• **Challenge**: Of all the lines in the material, how many include the word "imports"? Reply with the number alone.

***** Data provided *****

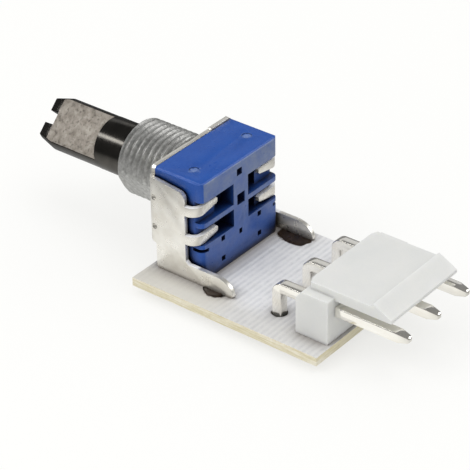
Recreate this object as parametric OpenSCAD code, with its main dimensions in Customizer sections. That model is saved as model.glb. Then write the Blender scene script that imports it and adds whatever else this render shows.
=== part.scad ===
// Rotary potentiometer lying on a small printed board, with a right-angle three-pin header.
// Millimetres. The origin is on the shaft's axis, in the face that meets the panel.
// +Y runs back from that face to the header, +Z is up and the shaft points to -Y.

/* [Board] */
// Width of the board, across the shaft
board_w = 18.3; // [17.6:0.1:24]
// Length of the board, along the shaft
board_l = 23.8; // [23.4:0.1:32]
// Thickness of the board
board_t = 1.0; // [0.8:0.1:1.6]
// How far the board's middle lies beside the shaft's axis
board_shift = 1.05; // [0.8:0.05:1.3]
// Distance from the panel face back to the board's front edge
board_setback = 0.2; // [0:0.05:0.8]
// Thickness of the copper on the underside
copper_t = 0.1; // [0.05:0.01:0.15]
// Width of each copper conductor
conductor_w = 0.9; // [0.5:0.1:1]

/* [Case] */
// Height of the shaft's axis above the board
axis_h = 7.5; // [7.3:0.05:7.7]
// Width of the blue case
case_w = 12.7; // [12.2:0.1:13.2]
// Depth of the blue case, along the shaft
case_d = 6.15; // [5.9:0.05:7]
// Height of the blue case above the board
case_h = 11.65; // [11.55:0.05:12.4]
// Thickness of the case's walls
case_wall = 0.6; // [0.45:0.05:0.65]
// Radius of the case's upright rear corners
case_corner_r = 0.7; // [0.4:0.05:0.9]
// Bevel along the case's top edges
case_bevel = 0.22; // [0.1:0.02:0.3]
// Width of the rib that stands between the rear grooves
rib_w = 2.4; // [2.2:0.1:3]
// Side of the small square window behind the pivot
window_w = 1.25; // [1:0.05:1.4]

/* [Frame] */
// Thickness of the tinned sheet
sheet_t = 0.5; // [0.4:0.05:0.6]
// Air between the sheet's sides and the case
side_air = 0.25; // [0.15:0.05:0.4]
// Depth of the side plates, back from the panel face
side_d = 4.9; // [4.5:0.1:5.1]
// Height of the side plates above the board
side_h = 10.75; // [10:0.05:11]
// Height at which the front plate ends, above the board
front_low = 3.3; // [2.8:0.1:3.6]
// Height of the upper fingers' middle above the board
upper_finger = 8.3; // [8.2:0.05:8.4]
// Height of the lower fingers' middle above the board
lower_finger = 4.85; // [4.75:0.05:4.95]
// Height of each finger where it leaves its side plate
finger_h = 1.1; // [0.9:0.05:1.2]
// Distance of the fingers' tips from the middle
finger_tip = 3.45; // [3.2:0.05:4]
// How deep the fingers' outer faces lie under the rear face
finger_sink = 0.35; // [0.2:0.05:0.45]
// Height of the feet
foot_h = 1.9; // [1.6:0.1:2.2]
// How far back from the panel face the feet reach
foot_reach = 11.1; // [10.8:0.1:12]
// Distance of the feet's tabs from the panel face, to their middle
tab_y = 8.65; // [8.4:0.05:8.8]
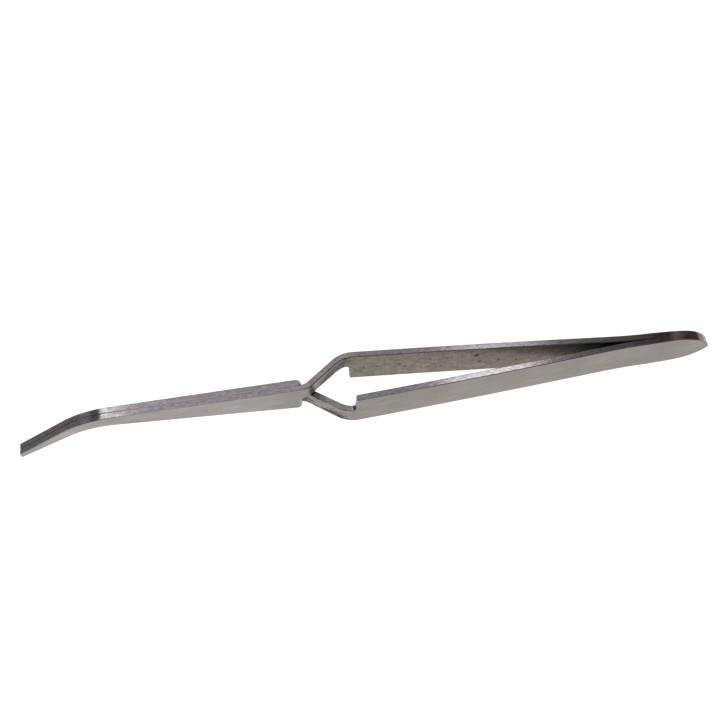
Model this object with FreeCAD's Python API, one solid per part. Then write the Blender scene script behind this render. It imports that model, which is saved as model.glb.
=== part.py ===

*****

• **Reply**: 2